*Problem to work on*. Copy out the lines that have "True" in them.

*Record set*.
________________
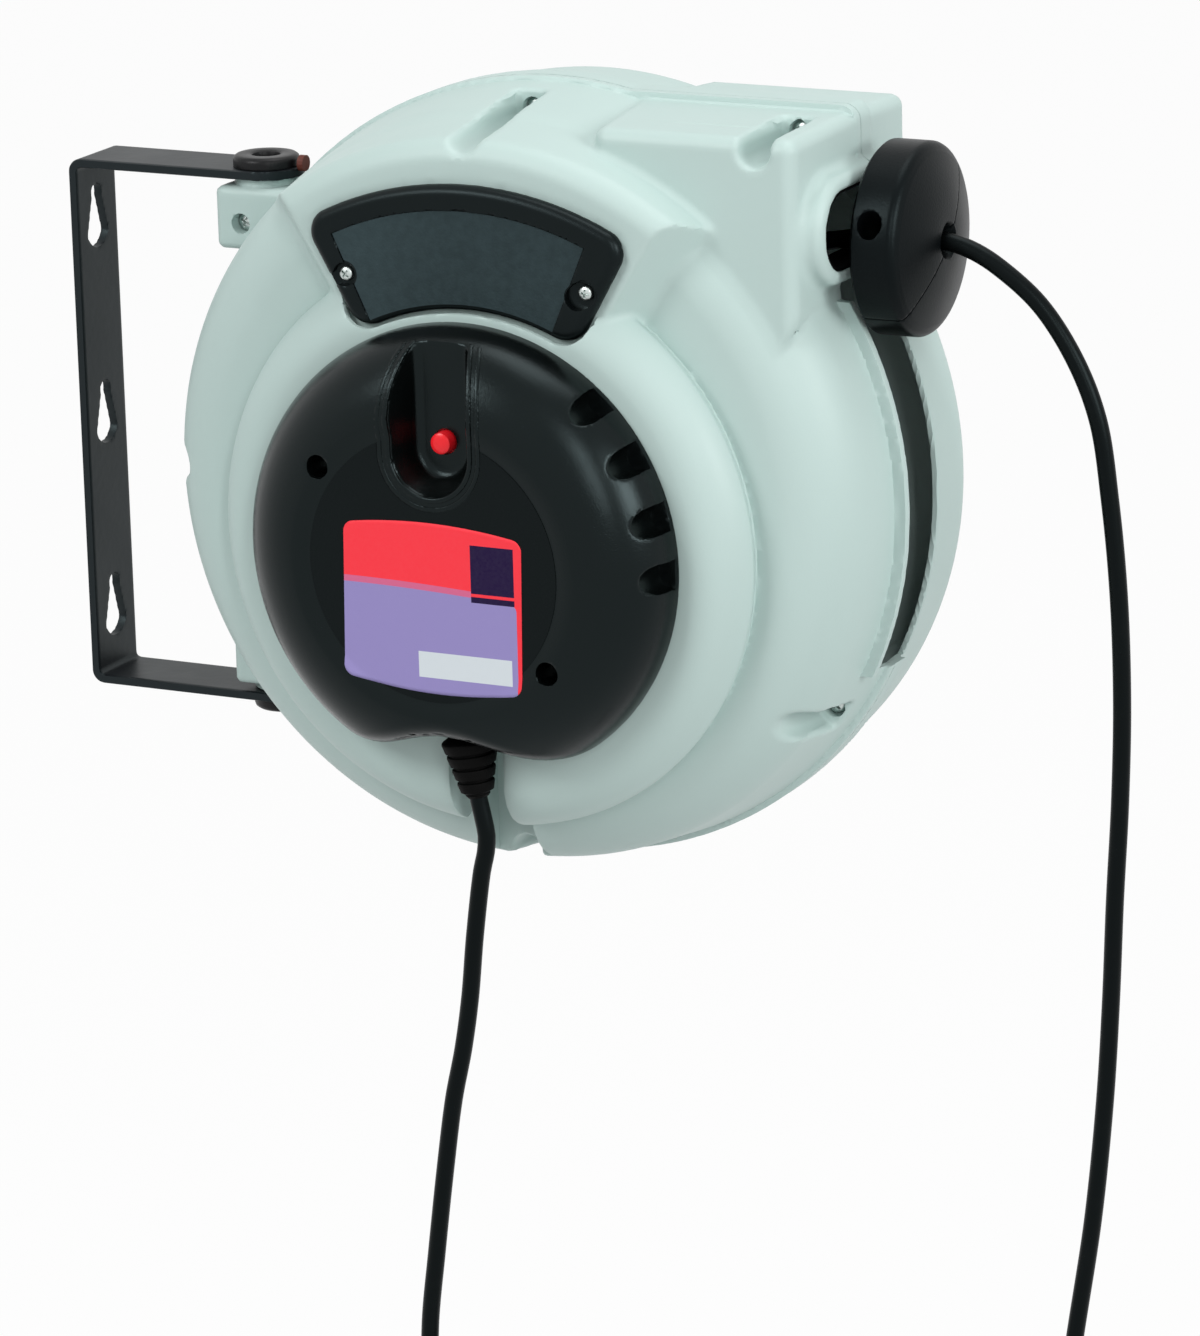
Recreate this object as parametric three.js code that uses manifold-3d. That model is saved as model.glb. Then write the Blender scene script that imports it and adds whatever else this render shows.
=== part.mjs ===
// Wall-mounted spring-rewind extension cord reel.
// Millimetres, +Z up. The wall plate's back face is the plane X = 0, the drum's axis runs along Y,
// the service cover faces -Y and the two casing halves part on the plane Y = 0.
import * as THREE from "three";
import { mergeVertices } from "three/addons/utils/BufferGeometryUtils.js";
import Module from "manifold-3d";

const wasm = await Module();
wasm.setup();

// ---------------------------------------------------------------- driving dimensions
const gap = 0.3; // clearance between touching pieces
const runningGap = 0.6; // clearance where one piece turns or slides in another

const wallToHub = 259; // wall face to the drum's axis
const hubHeight = 30; // drum axis above the part's origin
const casingRise = 17; // centre of the casing's round wall above the drum axis

const rimRadius = 190; // seam rim of both casing halves
const rimStep = 3; // how far the rim stands out of the wall
const casingWall = 3;
const frontRimWidth = 5;
const rearRimWidth = 12;
const frontDepth = 76; // seam to the front annular face
const frontTaper = 0.14; // the wall's slope towards the front
const frontFillet = 30;
const rearDepth = 66;
const rearTaper = 0.07;
const rearFillet = 15;

const ringRadius = 139; // foot of the raised ring round the service cover
const ringDepth = 102; // seam to the ring's top
const hubOpening = 46; // opening in the ring's top for the slip rings

const padAngle = 31.5; // half the angle of the sector that carries the arc panel
const padFlare = 4.5; // the sector's ends lean out by this angle down to the annular face
const padDepth = ringDepth - 8;
const padFillet = 18;

const boxRight = rimRadius - 33.5; // mouth housing: side face from the drum axis
const boxLeft = 45;
const boxTop = rimRadius + 9.5; // above the drum axis
const boxDepth = 69;
const boxRearDepth = 59;
const boxRound = 6;

const mouthRise = boxTop - 48.5; // centre of the mouth above the drum axis
const mouthOffset = -10; // centre of the mouth from the seam, along Y
const mouthHalfLength = 48.5;
const mouthHalfHeight = 21.5;
const mouthWall = 2.5;
const mouthReach = boxRight + 8.5; // crest of the mouth's collar from the drum axis

const slotWidth = 22; // viewing slot down the outlet side, cut from the front half
const slotBottom = -64; // below the drum axis
const slotLip = 5;

const troughRadius = 8; // half-round channels over the casing screws
const troughEnd = -12;
const casingScrewRadius = 2.5;
const screwHeadRadius = 4.6;

const cordChannelHalf = 14.5; // channel that the supply cord leaves through
const cordChannelTop = -76; // below the drum axis

const coverRadius = 109;
const coverFlatRadius = 65;
const coverLip = 3;
const coverHeight = 39;
const coverWall = 3;
const pocketHalf = 20; // recess round the reset button
const pocketLow = 54; // centre of the recess's round lower end above the drum axis
const pocketDepth = 19;
const coverScrewCircle = 73;
const coverScrewAngle = 53;
const coverWellRadius = 5.5;
const scallopRadius = 7; // finger grooves in the cover's side
const scallopReach = 9; // from the cover's edge in to each groove's round end
const scallopAngles = [43, 59.5, 75.5, 90];

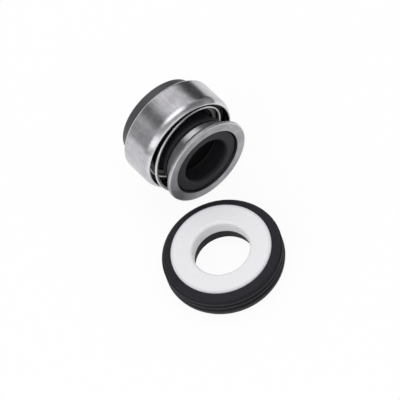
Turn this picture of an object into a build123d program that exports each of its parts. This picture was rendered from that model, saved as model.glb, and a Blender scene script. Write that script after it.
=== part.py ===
"""Component mechanical seal: the rotary head and the stationary seat of one pump shaft seal.

Millimetres. Z is up and the floor is Z = 0. The seat lies flat on its back with its axis on Z.
The head lies on its shell with its axis along Y and its flange towards -Y.
Each half is drawn about its own axis as turned half-sections, then the head is laid down.
"""
from build123d import *
import math
import os

# ---- seat: the ceramic ring in its rubber cup ----
CERAMIC_R = 31.75 / 2
CERAMIC_BORE_R = 9.05             # clears a 15.875 mm shaft
CERAMIC_BOTTOM = 4.2              # the cup's floor thickness
CERAMIC_TOP = 9.3
CERAMIC_MOUTH_ROUND = 1.0         # soft edge where the lapped face meets the bore
CERAMIC_FOOT_ROUND = 0.6          # bottom of the bore
CERAMIC_EDGE = 0.3

CUP_R = 38.1 / 2                  # over the rib crests
CUP_HOLE_R = 9.7
CUP_BASE_R = 18.2
CUP_SKIRT_R = 18.8
CUP_SKIRT_Z = 1.15
CUP_NECK_R = 18.35                # plain wall above the ribs
CUP_NECK_Z = 7.4
CUP_SHOULDER_Z = 7.95
CUP_TOP_Z = 8.7
CUP_LIP_R = 16.1                  # flat lip round the ceramic
RIB_COUNT = 3
RIB_PITCH = 2.08
RIB_FIRST_Z = 2.45
RIB_CREST = 0.55                  # width of a crest
RIB_VALLEY_R = 18.5

# ---- head: distances are measured back from the flange face ----
HEAD_X = 15.13
HEAD_Y = 22.34
SHELL_R = 17.2
SHEET = 0.6                       # stainless sheet, shell and ferrule

MOUTH_D = 8.6                     # rolled-in rim of the shell
SHOULDER_D = 11.55                # where the shoulder reaches full radius
SHOULDER_ROUND = 4.6
RIM_ROUND = 0.27                  # both edges of the sheet at the rim
SHELL_BACK_D = 20.4
SHELL_BACK_ROUND = 0.9
SHELL_HOLE_R = 14.45              # the turned-in back, round the carbon's nose

CARBON_FLANGE_R = 16.4
CARBON_FRONT_D = 14.75
CARBON_NOSE_R = 14.2
CARBON_NOSE_D = 24.65
CARBON_BORE_R = 9.0
CARBON_EDGE = 0.3

WASHER_FRONT_D = 12.45
WASHER_BACK_D = 13.25
WASHER_HOLE_R = 12.2
WASHER_R = 16.3

FLANGE_R = 15.12                  # pressed ferrule: flange, funnel and collar
FLANGE_FLAT_R = 11.85             # inner edge of the flat front ring
LIP_D = 1.05                      # end of the lip turned back over the spring
LIP_SHEET = 0.45
WAIST_D = 3.3
WAIST_R = 11.5
COLLAR_R = 11.8
COLLAR_FRONT_D = 3.63
COLLAR_BACK_D = 5.58

TAIL_FRONT_D = 0.6                # rubber bellows
TAIL_MOUTH_ROUND = 1.1
TAIL_BORE_R = 7.8                 # grips a 15.875 mm shaft
TAIL_BACK_D = 5.85
FOLD_R = 12.0
FOLD_WALL = 1.2
FOLD_TAPER = 0.9                  # how far the fold draws in towards the shell
FOLD_TAPER_D = 2.8                # over this length
FOLD_FRONT_D = 6.05
BELLOWS_FLANGE_R = 16.4
BELLOWS_HOLE_R = 9.7

WIRE_R = 0.5                      # coil spring
COIL_R = 14.12                    # the flat end coils
OPEN_COIL_R = 14.0                # the open turn between them
OPEN_COIL_BOW = 1.0               # how far the open turn bows sideways
BOW_TURN = 161.0                  # direction of the bow about the head's axis, degrees
COIL_FRONT_D = SHEET + WIRE_R + 0.02
COIL_BACK_D = WASHER_FRONT_D - WIRE_R
COIL_RISE = 0.0275                # mm per degree in the open turn
COIL_LEVEL = 11.34                # depth of the open turn's line at zero degrees about the head's axis
END_COIL = 300.0                  # degrees of flat coil at each end
COIL_STEP = 11.0                  # degrees between the points that guide the wire

HEAD = Location((HEAD_X, HEAD_Y, SHELL_R), (-90, 0, 0))


def section(*corners):
    """Closed half-section; a corner is (radius, height) or (radius, height, rounding)."""
    outline = Polyline(*[(corner[0], corner[1]) for corner in corners], close=True)
    face = Plane.XZ * make_face(outline)
    for radius, height, rounding in [corner for corner in corners if len(corner) == 3]:
        vertex = face.vertices().sort_by_distance((radius, 0, height))[0]
        face = fillet(vertex, rounding)
    return face


def turned(face):
    """Solid turned about Z from a half-section."""
    return revolve(face, Axis.Z)


def shoulder_radius(sheet_face, depth):
    """Radius of the shell's shoulder at a depth, for the face that bends at sheet_face."""
    return SHELL_R - SHOULDER_ROUND + math.sqrt(sheet_face ** 2 - (SHOULDER_D - depth) ** 2)


def shoulder_arc(sheet_face):
    """Arc of the shoulder from the rim to full radius, for the face that bends at sheet_face."""
    middle_d = (MOUTH_D + SHOULDER_D) / 2
    rim = (shoulder_radius(sheet_face, MOUTH_D), MOUTH_D)
    middle = (shoulder_radius(sheet_face, middle_d), middle_d)
    full = (SHELL_R - SHOULDER_ROUND + sheet_face, SHOULDER_D)
    return ThreePointArc(rim, middle, full)


def coil_depth(turn):
    """Depth of the wire's centre: flat end coils joined to the rising open turn by soft bends."""
    rising = COIL_LEVEL + COIL_RISE * turn
    softness = 0.35
    low = rising - COIL_FRONT_D
    high = COIL_BACK_D - rising
    if low < high:
        return COIL_FRONT_D + softness * math.log1p(math.exp(low / softness))
    return COIL_BACK_D - softness * math.log1p(math.exp(high / softness))


def coil_point(turn):
    """Centre of the wire at an angle about the head's axis, in degrees."""
    depth = coil_depth(turn)
    open_part = math.sin(math.pi * (depth - COIL_FRONT_D) / (COIL_BACK_D - COIL_FRONT_D)) ** 2
    radius = COIL_R + (OPEN_COIL_R - COIL_R) * open_part
    bow = OPEN_COIL_BOW * open_part
    x = radius * math.cos(math.radians(turn)) + bow * math.cos(math.radians(BOW_TURN))
    y = radius * math.sin(math.radians(turn)) + bow * math.sin(math.radians(BOW_TURN))
    return (x, y, depth)


def funnel_inner_radius(depth):
    """Radius of the ferrule's inner wall between the flange face and the waist."""
    return FLANGE_FLAT_R + (WAIST_R - SHEET - FLANGE_FLAT_R) * depth / WAIST_D


def seat_cup():
    ribs = []
    for index in range(RIB_COUNT):
        crest = RIB_FIRST_Z + index * RIB_PITCH
        ribs.append((CUP_R, crest - RIB_CREST / 2, 0.15))
        ribs.append((CUP_R, crest + RIB_CREST / 2, 0.15))
        if index < RIB_COUNT - 1:
            ribs.append((RIB_VALLEY_R, crest + RIB_PITCH / 2, 0.2))
    return turned(section(
        (CUP_HOLE_R, 0, 0.2),
        (CUP_BASE_R, 0),
        (CUP_SKIRT_R, CUP_SKIRT_Z, 0.3),
        *ribs,
        (CUP_NECK_R, CUP_NECK_Z, 0.25),
        (CUP_NECK_R, CUP_SHOULDER_Z, 0.4),
        (CUP_LIP_R, CUP_TOP_Z),
        (CERAMIC_R, CUP_TOP_Z),
        (CERAMIC_R, CERAMIC_BOTTOM),
        (CUP_HOLE_R, CERAMIC_BOTTOM),
    ))


def ceramic_seat_ring():
    return turned(section(
        (CERAMIC_BORE_R, CERAMIC_BOTTOM, CERAMIC_FOOT_ROUND),
        (CERAMIC_R, CERAMIC_BOTTOM),
        (CERAMIC_R, CERAMIC_TOP, CERAMIC_EDGE),
        (CERAMIC_BORE_R, CERAMIC_TOP, CERAMIC_MOUTH_ROUND),
    ))


def carbon_face_ring():
    step_d = SHELL_BACK_D - SHEET
    return turned(section(
        (CARBON_BORE_R, CARBON_FRONT_D, CARBON_EDGE),
        (CARBON_FLANGE_R, CARBON_FRONT_D),
        (CARBON_FLANGE_R, step_d, SHELL_BACK_ROUND - SHEET),
        (CARBON_NOSE_R, step_d),
        (CARBON_NOSE_R, CARBON_NOSE_D, CARBON_EDGE),
        (CARBON_BORE_R, CARBON_NOSE_D, CARBON_EDGE),
    ))


def retainer_shell():
    inner_r = SHELL_R - SHEET
    outer_arc = shoulder_arc(SHOULDER_ROUND)
    inner_arc = shoulder_arc(SHOULDER_ROUND - SHEET)
    wall = Polyline(
        outer_arc @ 1,
        (SHELL_R, SHELL_BACK_D),
        (SHELL_HOLE_R, SHELL_BACK_D),
        (SHELL_HOLE_R, SHELL_BACK_D - SHEET),
        (inner_r, SHELL_BACK_D - SHEET),
        inner_arc @ 1,
    )
    rim = Line(inner_arc @ 0, outer_arc @ 0)
    face = Plane.XZ * make_face(outer_arc + wall + inner_arc + rim)
    roundings = (
        (SHELL_R, SHELL_BACK_D, SHELL_BACK_ROUND),
        (inner_r, SHELL_BACK_D - SHEET, SHELL_BACK_ROUND - SHEET),
        (shoulder_radius(SHOULDER_ROUND, MOUTH_D), MOUTH_D, RIM_ROUND),
        (shoulder_radius(SHOULDER_ROUND - SHEET, MOUTH_D), MOUTH_D, RIM_ROUND),
    )
    for radius, depth, rounding in roundings:
        vertex = face.vertices().sort_by_distance((radius, 0, depth))[0]
        face = fillet(vertex, rounding)
    return turned(face)


def rubber_bellows():
    tail_r = COLLAR_R - SHEET
    front_r = funnel_inner_radius(TAIL_FRONT_D)
    fold_inner_r = FOLD_R - FOLD_WALL
    taper_d = FOLD_FRONT_D + FOLD_TAPER_D
    return turned(section(
        (TAIL_BORE_R, TAIL_FRONT_D, TAIL_MOUTH_ROUND),
        (front_r, TAIL_FRONT_D),
        (WAIST_R - SHEET, WAIST_D),
        (tail_r, COLLAR_FRONT_D),
        (tail_r, FOLD_FRONT_D),
        (FOLD_R, FOLD_FRONT_D, 0.55),
        (FOLD_R - FOLD_TAPER, taper_d),
        (FOLD_R - FOLD_TAPER, WASHER_BACK_D),
        (BELLOWS_FLANGE_R, WASHER_BACK_D),
        (BELLOWS_FLANGE_R, CARBON_FRONT_D),
        (BELLOWS_HOLE_R, CARBON_FRONT_D),
        (BELLOWS_HOLE_R, WASHER_BACK_D),
        (fold_inner_r - FOLD_TAPER, taper_d + FOLD_WALL),
        (fold_inner_r, FOLD_FRONT_D + FOLD_WALL + 0.6, 0.5),
        (TAIL_BORE_R + 0.9, FOLD_FRONT_D + FOLD_WALL),
        (TAIL_BORE_R, TAIL_BACK_D),
    ))


def spring_seat_washer():
    return turned(section(
        (WASHER_HOLE_R, WASHER_FRONT_D),
        (WASHER_R, WASHER_FRONT_D),
        (WASHER_R, WASHER_BACK_D),
        (WASHER_HOLE_R, WASHER_BACK_D),
    ))


def coil_spring():
    start = (COIL_FRONT_D - COIL_LEVEL) / COIL_RISE - END_COIL
    finish = (COIL_BACK_D - COIL_LEVEL) / COIL_RISE + END_COIL
    count = round((finish - start) / COIL_STEP)
    guides = [coil_point(start + (finish - start) * index / count) for index in range(count + 1)]
    path = Spline(*guides)
    wire_end = Plane(origin=path @ 0, z_dir=path % 0) * Circle(WIRE_R)
    return sweep(wire_end, path=path)


def tail_ferrule():
    return turned(section(
        (FLANGE_FLAT_R, 0, 0.35),
        (FLANGE_R, 0, 0.5),
        (FLANGE_R, LIP_D, 0.15),
        (FLANGE_R - LIP_SHEET, LIP_D, 0.15),
        (FLANGE_R - LIP_SHEET, SHEET),
        (FLANGE_FLAT_R + 0.42, SHEET, 0.5),
        (WAIST_R, WAIST_D, 0.15),
        (COLLAR_R, COLLAR_FRONT_D, 0.2),
        (COLLAR_R, COLLAR_BACK_D, 0.25),
        (COLLAR_R - SHEET, COLLAR_BACK_D, 0.2),
        (COLLAR_R - SHEET, COLLAR_FRONT_D),
        (WAIST_R - SHEET, WAIST_D),
    ))


seat_pieces = {
    "seat_cup": seat_cup(),
    "ceramic_seat_ring": ceramic_seat_ring(),
}

head_pieces = {
    "carbon_face_ring": carbon_face_ring(),
    "retainer_shell": retainer_shell(),
    "rubber_bellows": rubber_bellows(),
    "spring_seat_washer": spring_seat_washer(),
    "coil_spring": coil_spring(),
    "tail_ferrule": tail_ferrule(),
}

os.makedirs("parts", exist_ok=True)
for name, solid in seat_pieces.items():
    export_step(solid, f"parts/{name}.step")
for name, solid in head_pieces.items():
    export_step(HEAD * solid, f"parts/{name}.step")
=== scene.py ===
"""Studio scene of a component mechanical seal: the rotary head beside its stationary seat."""

import logging
import math
from dataclasses import dataclass
from enum import Enum

import bpy
from mathutils import Matrix, Vector


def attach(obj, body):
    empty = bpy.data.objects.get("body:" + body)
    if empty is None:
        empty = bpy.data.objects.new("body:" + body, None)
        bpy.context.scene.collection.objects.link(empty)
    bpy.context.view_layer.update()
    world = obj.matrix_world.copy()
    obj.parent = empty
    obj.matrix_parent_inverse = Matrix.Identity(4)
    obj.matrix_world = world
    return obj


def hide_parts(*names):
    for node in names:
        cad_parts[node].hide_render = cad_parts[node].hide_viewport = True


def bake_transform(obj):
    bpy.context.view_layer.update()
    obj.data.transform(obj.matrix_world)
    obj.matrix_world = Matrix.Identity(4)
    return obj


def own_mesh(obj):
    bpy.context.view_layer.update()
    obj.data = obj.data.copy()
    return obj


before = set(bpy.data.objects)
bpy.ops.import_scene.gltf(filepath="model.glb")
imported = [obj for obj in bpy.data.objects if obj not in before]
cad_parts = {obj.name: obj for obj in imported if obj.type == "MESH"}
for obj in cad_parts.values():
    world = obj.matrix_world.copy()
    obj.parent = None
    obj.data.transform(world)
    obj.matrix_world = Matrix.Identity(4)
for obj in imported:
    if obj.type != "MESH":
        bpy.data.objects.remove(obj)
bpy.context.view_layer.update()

LOG = logging.getLogger("seal")
MM = 0.001
MICRON = 1e-6
HEAD_AXIS = Vector((15.13, 22.34, 17.2)) * MM
FIXED_BODY = "seal_set"

Colour = tuple[float, float, float]
Span = tuple[float, float]
Point = tuple[float, float]
Faces = list[tuple[int, ...]]
Output = bpy.types.NodeSocket
Outputs = bpy.types.bpy_prop_collection
Material = bpy.types.Material
Piece = bpy.types.Object

FALLING: Span = (1.0, 0.0)
WHITE = (1, 1, 1, 1)


class Socket(Enum):
    """Kinds of socket that a shader node group has here."""

    VALUE = "NodeSocketFloat"
    VECTOR = "NodeSocketVector"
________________
*Response to the exercise*.
    outline = Polyline(*[(corner[0], corner[1]) for corner in corners], close=True)
os.makedirs("parts", exist_ok=True)
        cad_parts[node].hide_render = cad_parts[node].hide_viewport = True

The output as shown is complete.